Sarah Preston Gorenstein

The baby fat is turning into muscle now, but there’s still enough chub in his cheeks to get in a good squeeze. He understands 100 percent of what I’m saying, even when he chooses not to listen. A year and a half ago he wasn’t even walking yet; now he’s jumping off diving boards in the deep end of pools and climbing on the highest points of jungle gyms at the park. He knows every word to Carly Rae Jepson’s “Call Me Maybe” and loves “Kerry” [Katy] Perry songs, which is always what he chooses when we play Wii’s “Just Dance 3.”

This is unquestionably the easiest, and most fun, age to parent so far (he’ll be three this month), but the part that kills me? The realization that my son isn’t a baby anymore. It’s been a tough transition for me, especially going through secondary infertility and not knowing when—or if—I’ll be lucky enough to have another kid. I know I haven’t taken a single moment of his baby-hood for granted, and lord knows I captured it all in photos and videos (as anyone who follows me on Facebook can attest). But sometimes I wish I could go back in time, and do it all over again. The newborn stage, his infant months, the sleepless nights, that great baby smell. The newness of it all. Every sweet, innocent moment of his life has been the best moment of mine.

I posted this conversation we had on Facebook the other day—it’s become a common conversation at the end of our day when we can finally catch up.

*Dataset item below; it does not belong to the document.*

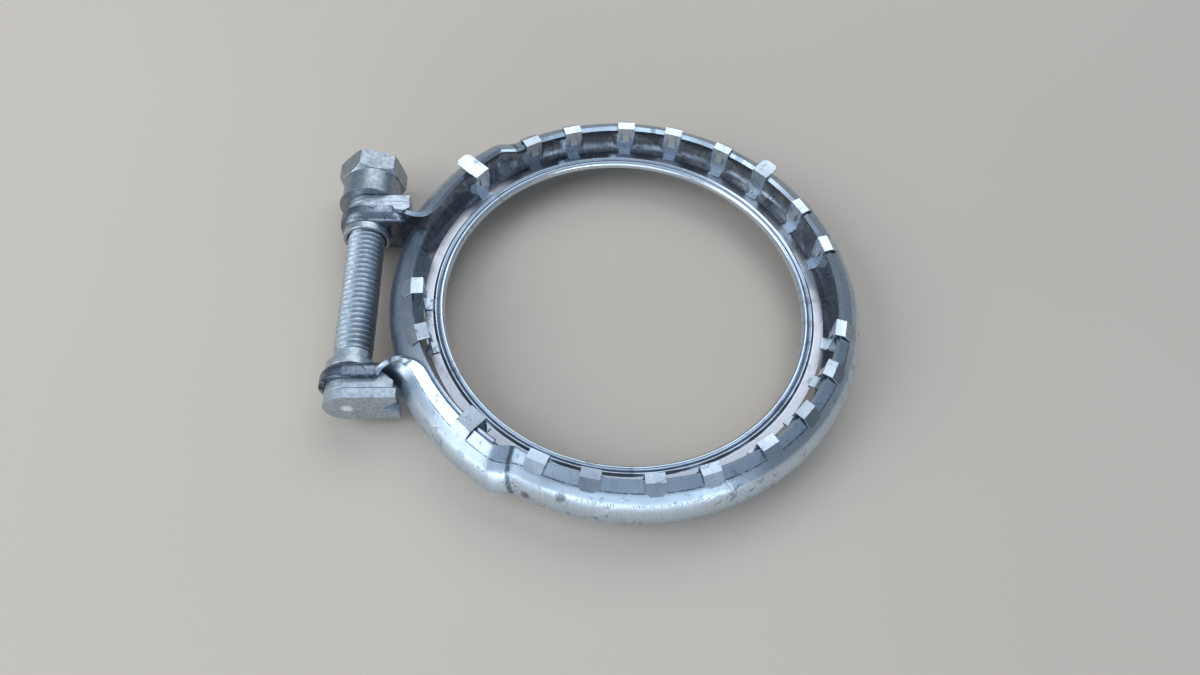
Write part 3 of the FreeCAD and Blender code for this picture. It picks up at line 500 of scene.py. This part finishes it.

Preston: “So, how was work today?”

Me: “Good, but work is work, ya know?”

Preston: “Did you do circle time?”

Me: “Yes, but they’re called meetings…”

He asks me every night how work is, because I ask him every day how school is. During dinner, he asks me if I want a bite of his food: “I promise, you’ll like it,” he says. Because that’s what I always say to him.

He turns off lights when he leaves rooms (I’m anal about this); he closes bedroom and closet doors; he puts his own shoes away, without me saying a word. When he’s trying to interrupt our conversations, he always (always) says, “Excuuuse meee?”

Every time I say “good job!” about even the smallest thing, he says, “thanks,” very casually. When I ask him who the most handsome boy in the world is, without skipping a beat he says, “Meeee!”

An "I love you" always gets an "I love you" back. Tonight he told me he missed me too.

Believe me, he’s not perfect. He says bad words more than I’d like to admit, but they’re always in context of the situation. I mean, who doesn’t let out a “dammit” once in a while when they can’t get a toy to work?

Recently we were at our nephew’s bar mitzvah—it was an all-day affair, with dozens of little kids running rampant through the synagogue, which is what little kids do during these kinds of services. And my little kid—the baby of the group—was right in the mix with all of them. When it came time for lunch, Preston planted himself at the kid’s table.

“Want Mommy to sit with you?” I asked. He elbowed me away, like I was cramping his style.

“Mommy, you go over there,” he said, pointing to nowhere in particular, just as long as it was not next to him. “I want to sit with the kids.”

It made me proud, but broke my heart. My little guy is so independent now. It might be the easiest age to parent so far, but I miss the days when he needed me more. At least I still hold the healing power of his boo-boos with my kiss, so I guess that counts for something.

When did you realize your kid was no longer a baby? Do you think the transition is easier when you know you’re having more than one? Preston's third birthday party is coming up, it'll be the first birthday he'll totally get what's going on. I just hope he doesn't blow me off for his friends.